Hückeswagener Entwicklungsgesellschaft
Die HEG ist mit ihren gut 15 Jahren die noch jugendliche Tochter der Stadt, die aber zugleich die mit den größten Ambitionen und die von der Stadt mit besonders viel Stolz gehätschelte ist. Von der Rechtsform her ist sie eine GmbH & Co. KG. Gegenstand des Unternehmens ist die „Verbesserung der wirtschaftlichen, sozialen und technischen Infrastruktur der Stadt Hückeswagen“. Geschäftsführer (bei der Stadt angestellt) ist Dieter Klewinghaus, eine Belegschaft gibt es nicht. Den Vorsitz im Aufsichtsrat hat Bürgermeister Dietmar Persian. Neben ihm und seinem Stellvertreter sitzen fünf Mitglieder des Stadtrats in dem Gremium. Auch diese Tochtergesellschaft der Stadt wird also politisch kontrolliert.

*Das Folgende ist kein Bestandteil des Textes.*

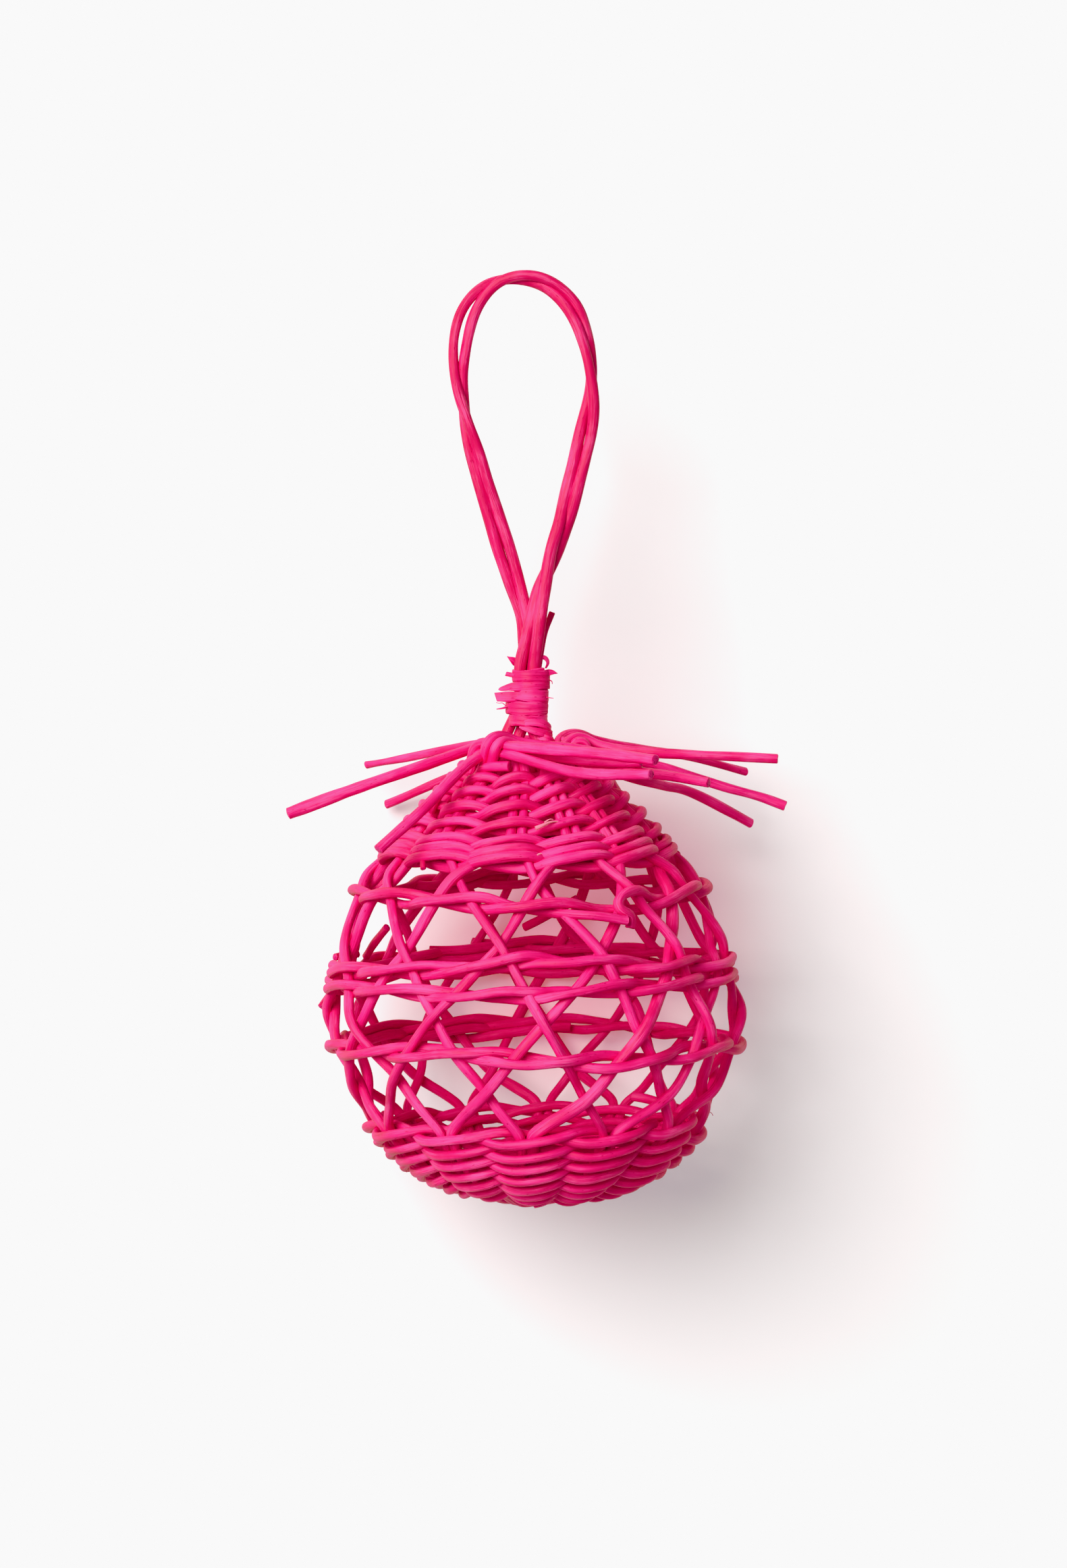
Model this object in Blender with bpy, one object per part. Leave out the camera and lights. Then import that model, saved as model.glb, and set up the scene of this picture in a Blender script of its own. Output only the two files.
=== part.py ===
# A hollow ball ornament woven from round reed, lying on its side with its hanging loop along +Y.
#
# Twelve long stakes cross under the base and rise as twelve pairs. Above the base each pair parts:
# one stake winds to the right, the other to the left, and both join new neighbours in the shoulder.
# Two weavers twine the base, two more twine the shoulder, and four single twined bands hold the
# open lattice between them. Some stake ends stand out round the neck as whiskers. Two reeds twisted
# together make the loop, and a flat strip binds its legs above the neck.
#
# Sizes are in millimetres until a point is placed. In the ball's own frame a point is (x, along, z):
# "along" runs up the ball's axis from the bottom of the base, and an angle of 0 degrees faces +Z.

import math

import bmesh
import bpy
import numpy as np
from mathutils import Vector

MM = 0.001

# How the ornament lies
TILT = 1.5              # degrees by which the neck is higher than the base
LEAN_AT_BASE = 1.0      # sideways lean of the axis: this much to +X at the base,
LEAN_PER_MM = -0.0245   # and this much more for each millimetre up the axis,
LEAN_TOP = 115.0        # as far as the binding
FLAT_SPOT = 0.6         # depth of the flats that it rests on
CUTTER_SIZE = 300.0

# Reeds: half the side of a square of the same area as the round reed
STAKE_HALF = 0.93       # 2.1 mm reed
WEAVER_HALF = 0.80      # 1.8 mm reed
LOOP_HALF = 1.02        # 2.3 mm reed
GAP = 0.32              # between two pieces that touch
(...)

Die HEG wurde im Herbst 2005 ins Handelsregister eingetragen. Die grundlegende Idee zur Firmengründung war es, Gewerbe- und Wohnbaugebiete innerhalb der Stadtgrenzen selbst zu entwickeln und zu vermarkten, statt dieses lukrative Geschäfte Investoren aus der Privatwirtschaft zu überlassen. Zu den ersten großen Projekten gehörten das Neubaugebiet „Weierbachblick“und die Weiterentwicklung des Gewerbestandortes West 2. Aktuelle Großprojekte sind das Gewerbegebiet West 3, das Wohngebiet „Eschelsberg“und der Neubau der Löwen-Grundschule sowie in absehbarer Zeit des neuen Feuerwehrhauses. Die HEG sieht sich selbst als ersten Ansprechpartner für Gewerbetreibende, die in Hückeswagen einen Firmenstandort haben oder die sich innerhalb des Stadtgebietes neu ansiedeln wollen. Die Wirtschaftsförderung funktioniert und wurde auch schon zertifiziert: Vor 14 Jahren wurde Hückeswagen mit ihrer HEG als erste deutsche Stadt ausgezeichnet mit dem Label „Mittelstandsfreundliche Kommunalverwaltung“.
Das Problem ist nur, dass der HEG allmählich ihr wichtigstes Geschäftsfeld, die Erschließung und Vermarktung neuer Gewerbe- und Wohngebiete, abhanden kommt. Der Grund: Die Flächen-Reserven im Stadtgebiet sind weitgehend erschöpft, der Landschaftsplan gibt nicht mehr viel her an Freiflächen, die noch städtebaulich entwickelt werden könnten. Die ambitionierte Tochter wird sich neue Geschäftsfelder zum Beispiel im Gebäude-Management suchen müssen.